No hay ahora, ni hubo en el pasado, un tema de conversación más socorrido que el del tiempo, refleje la preocupación del campesino por sus cosechas, sea la queja manida del urbanita al que todo fenómeno meteorológico le extraña o le molesta, o trátese de un mero recurso para iniciar o mantener la conversación. Pero advirtamos que en otras épocas estos decires no se alimentaban de las informaciones catastrofistas, rayanas en el terrorismo meteorológico con que nos apedrean ahora las televisiones, sino que iban de boca en boca, referidos a un mundo cercano del que dependían las cosechas, los abastecimientos, las viajes y, en definitiva las expectativas vitales, además del puro bienestar corporal.

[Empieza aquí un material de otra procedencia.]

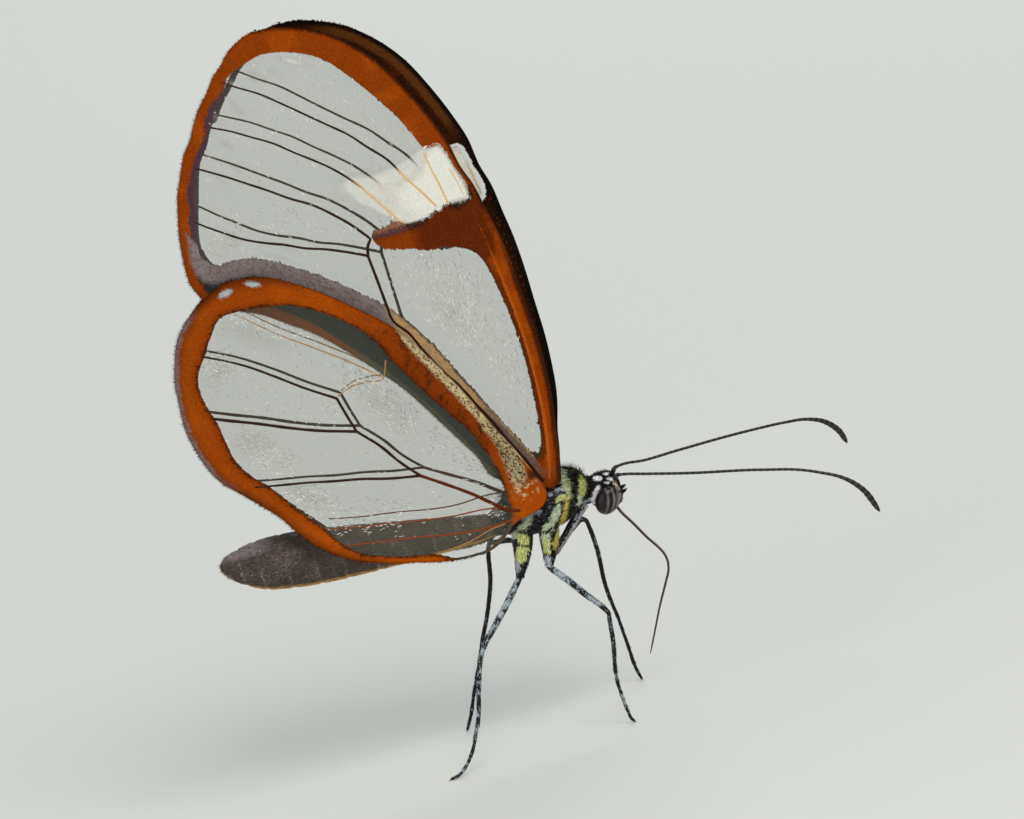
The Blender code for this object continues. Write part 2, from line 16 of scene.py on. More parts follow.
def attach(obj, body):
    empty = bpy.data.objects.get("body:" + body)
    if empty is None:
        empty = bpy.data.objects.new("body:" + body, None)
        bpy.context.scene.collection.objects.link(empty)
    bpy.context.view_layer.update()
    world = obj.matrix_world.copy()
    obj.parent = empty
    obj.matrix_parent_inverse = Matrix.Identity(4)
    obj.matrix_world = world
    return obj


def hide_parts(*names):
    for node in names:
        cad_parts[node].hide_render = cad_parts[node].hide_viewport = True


bl_info = {
    "name": "Glasswing butterfly",
    "version": (1, 0, 0),
    "blender": (4, 5, 0),
    "location": "View3D > Sidebar > Butterfly",
    "description": "Dresses the butterfly's frame with wings, scales, hair and a studio",
    "category": "Object",
}

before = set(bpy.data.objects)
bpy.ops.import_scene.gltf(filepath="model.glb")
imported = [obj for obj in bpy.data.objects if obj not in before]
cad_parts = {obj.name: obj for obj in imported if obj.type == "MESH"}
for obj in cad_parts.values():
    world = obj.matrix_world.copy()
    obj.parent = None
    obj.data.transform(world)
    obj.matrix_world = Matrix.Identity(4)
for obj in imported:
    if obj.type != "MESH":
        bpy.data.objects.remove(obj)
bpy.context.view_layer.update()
MM = 0.001
SEED = 12
ROOT_BODY = "root"
COAT_MAP = "OFBake"
TUFT_PATCH = 0.003
FIELD_STEP = 0.1
FIELD_MARGIN = 0.6
# Unwraps keep this far from their square's edges; a wing's two faces lie side by side on one
UNWRAP_EDGE = 0.02
UNWRAP_SPAN = 0.96
WING_UNWRAP_SPAN = 0.46

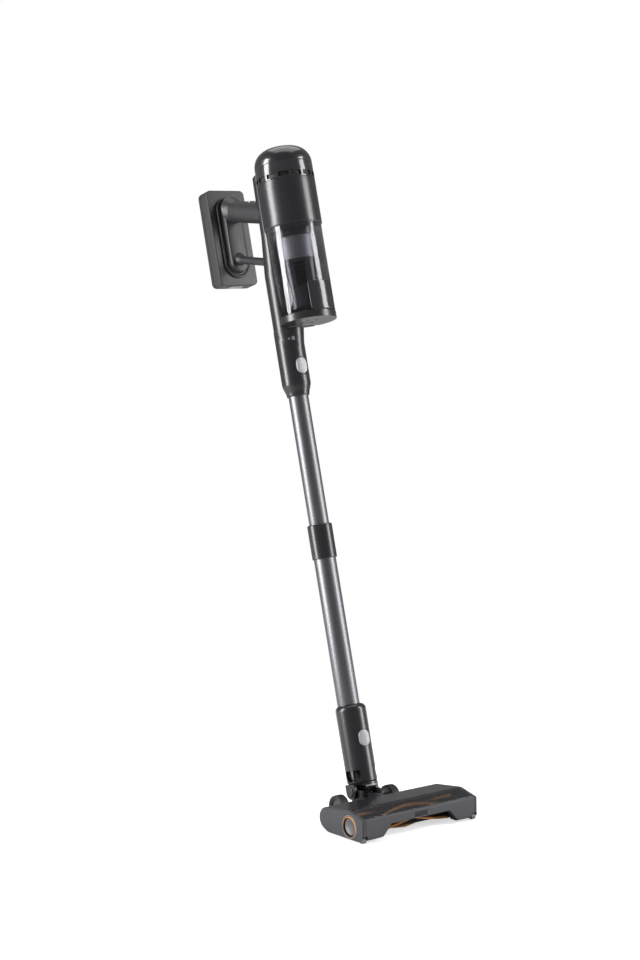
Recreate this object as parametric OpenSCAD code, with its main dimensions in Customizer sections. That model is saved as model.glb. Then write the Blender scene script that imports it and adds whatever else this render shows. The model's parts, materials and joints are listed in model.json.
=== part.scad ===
// Cordless stick vacuum: floor head, swivel neck, telescoping wand and hand unit.
// Millimetres, +Z up, front of the floor head towards -Y.
// The origin is on the floor, under the middle of the floor head.

/* [Stance] */
// Angle that the wand leans back from upright
stick_lean = 13.9; // [6:0.1:20]
// Distance from the head's middle back to the neck pivot
pivot_y = 96.2; // [92:0.2:104]
// Height of the neck pivot above the floor
pivot_z = 38.8; // [36:0.2:44]

/* [Floor head] */
// Width of the floor head from side to side
head_w = 240; // [190:1:300]
// Depth of the shell in front of the brush chamber
nose_t = 14.4; // [12:0.1:20]
// Distance from the head's middle to its rearmost curve
head_rear = 58; // [57:1:62]
// Height of the roof ridge above the brush chamber
ridge_t = 5.2; // [3.6:0.1:9]
// Drop from the roof ridge to the top edge of the front face
front_drop = 9.2; // [6:0.1:12]
// Thickness of the head's shell
head_wall = 2.4; // [1.6:0.1:3]
// Ground clearance under the sole plate
sole_gap = 3; // [2:0.1:3.4]
// Thickness of each end cap
cap_t = 6; // [4:0.5:8]

/* [Brush] */
// Radius over the bristle tips
brush_r = 19.6; // [16:0.1:24]
// Length of the bristles that shows above the core
bristle_h = 4.6; // [3:0.1:7]
// Gap between the bristle tips and the brush chamber
brush_gap = 2.4; // [1.5:0.1:3]
// Height of the bristle tips above the floor
brush_lift = 1.4; // [0.6:0.1:2.4]
// Distance from the head's middle forward to the brush axis
brush_fwd = 23.6; // [20:0.1:30]
// Number of bristle strips round the core
strips = 4; // [2:1:6]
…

El término orilla u oraje era el mejor recurso retórico para el encuentro o el saludo: ofrecía una impresión globalizadoaa sobre el clima en general y la temperatura en particular, que, en función de la situación, los interlocutores entendían como inequívocamente buenos («¡Que buena orilla tenemos!») o mala («¡Vaya una orilla que hace!»).

Pero si hablamos de temperatura, parece como si nuestros decires se preocuparan por ofrecer una impresión desmesurada de su exceso o su defecto. Así, mientras la lengua común habla del calor, elevado como mucho a la calor o los calores, los habladores de aquí registran su colmo con el término caloricio, que no es un registro meteorológico objetivo, sino más bien la la impresión sofocante que produce.

Y podemos ir más allá para convertirlo en sestero, que es el calor estival, fuente de fatiga, sudor y sed; que otros llamarían chicharrero o chicharrete, tomando como referencia el momento álgido de la cháchara inmisericorde de las chicharras. Por no hablar del secanete, calor cuyos rigores se acentúan con los soles y el ambiente caliginoso de la siesta, añadidos a la aspereza y la sequedad de la tierra.

Por el otro extremo, la hipérbole nos lleva del frío al helor, sensación penetrante que nos deja arrecíos, casi rígidos, con las orejas, manos y pies como si estuvieran crecidos. Eso, si no degenera en sosquín, un golpe de viento helado, que nos azota de repente la cara o el cuerpo, como si se tratara de un golpe seco e inesperado.